571779 crore) registering a growth of 23.02 per cent in Dollar
terms and 9.39 per cent in Rupee terms over the same period
last year.
IMPORTS
Imports during March, 2008 were valued at US $23174.94 million
representing an increase of 35.24 per cent over the level
of imports valued at US $ 17136.46 million in March, 2007.
In Rupee terms, imports increased by 23.96 per cent. Cumulative
value of imports for the period April- March, 2008 was US$
235910.73 million (Rs. 949133.82 crore) as against US$ 185735.17
million (Rs. 840506 crore) registering a growth of 27.01 per
cent in Dollar terms and 12.92 per cent in Rupee terms over
the same period last year.
CRUDE
OIL AND NON-OIL IMPORTS:
Oil imports during March, 2008 were valued at US $ 8633.14
million which was 76.6 per cent higher than oil imports valued
at US $ 4888.47 million in the corresponding period last year.
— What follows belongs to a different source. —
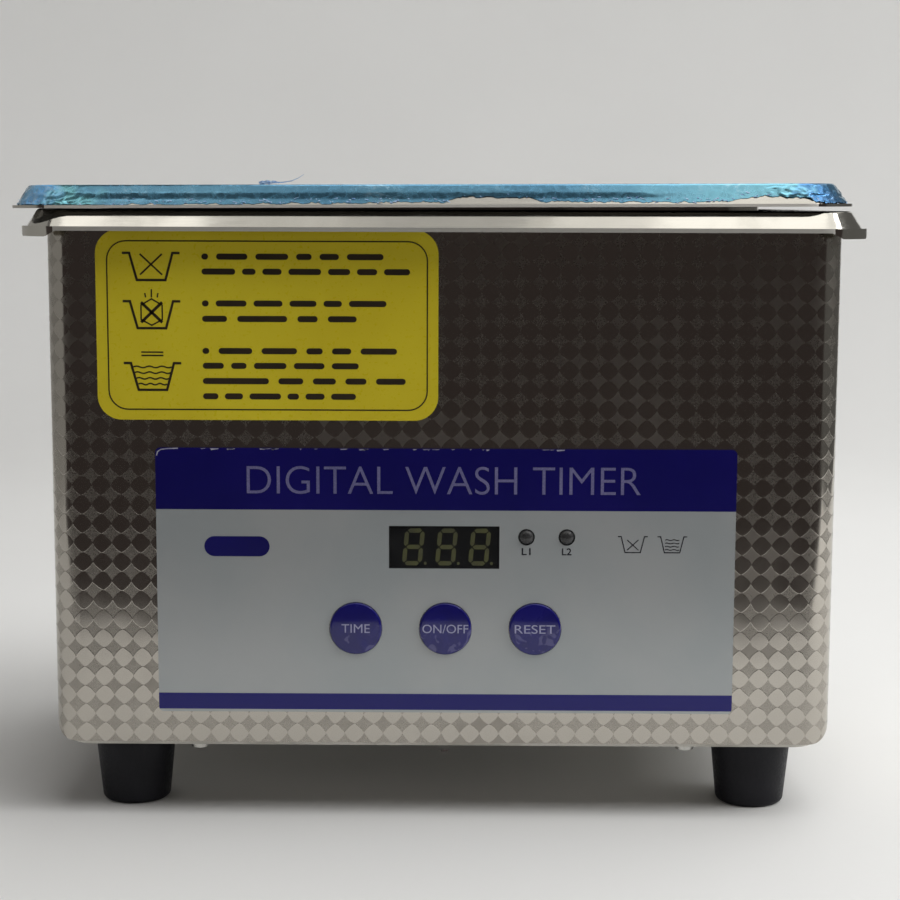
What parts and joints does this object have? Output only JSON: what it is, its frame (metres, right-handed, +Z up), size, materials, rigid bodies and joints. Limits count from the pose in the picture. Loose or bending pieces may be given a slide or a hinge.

Oil imports during April- March, 2008 were valued at US$ 77033.57
million which was 35.28 per cent higher than the oil imports
of US$ 56945.25 million in the corresponding period last year.
Non-oil
imports during March, 2008 were estimated at US $ 14541.79
million which was 18.73 per cent higher than non-oil imports
of US$ 12247.99 million in March, 2007. Non-oil imports during
April- March, 2008 were valued at US$ 158877.15 million which
was 23.36 per cent higher than the level of such imports valued
at US$ 128789.74 million in April- March, 2007.
TRADE
BALANCE
The trade deficit for April- March, 2008 was estimated at US
$ 80398.24 million which was higher than the deficit at US $
59321.18 million during April- March, 2007.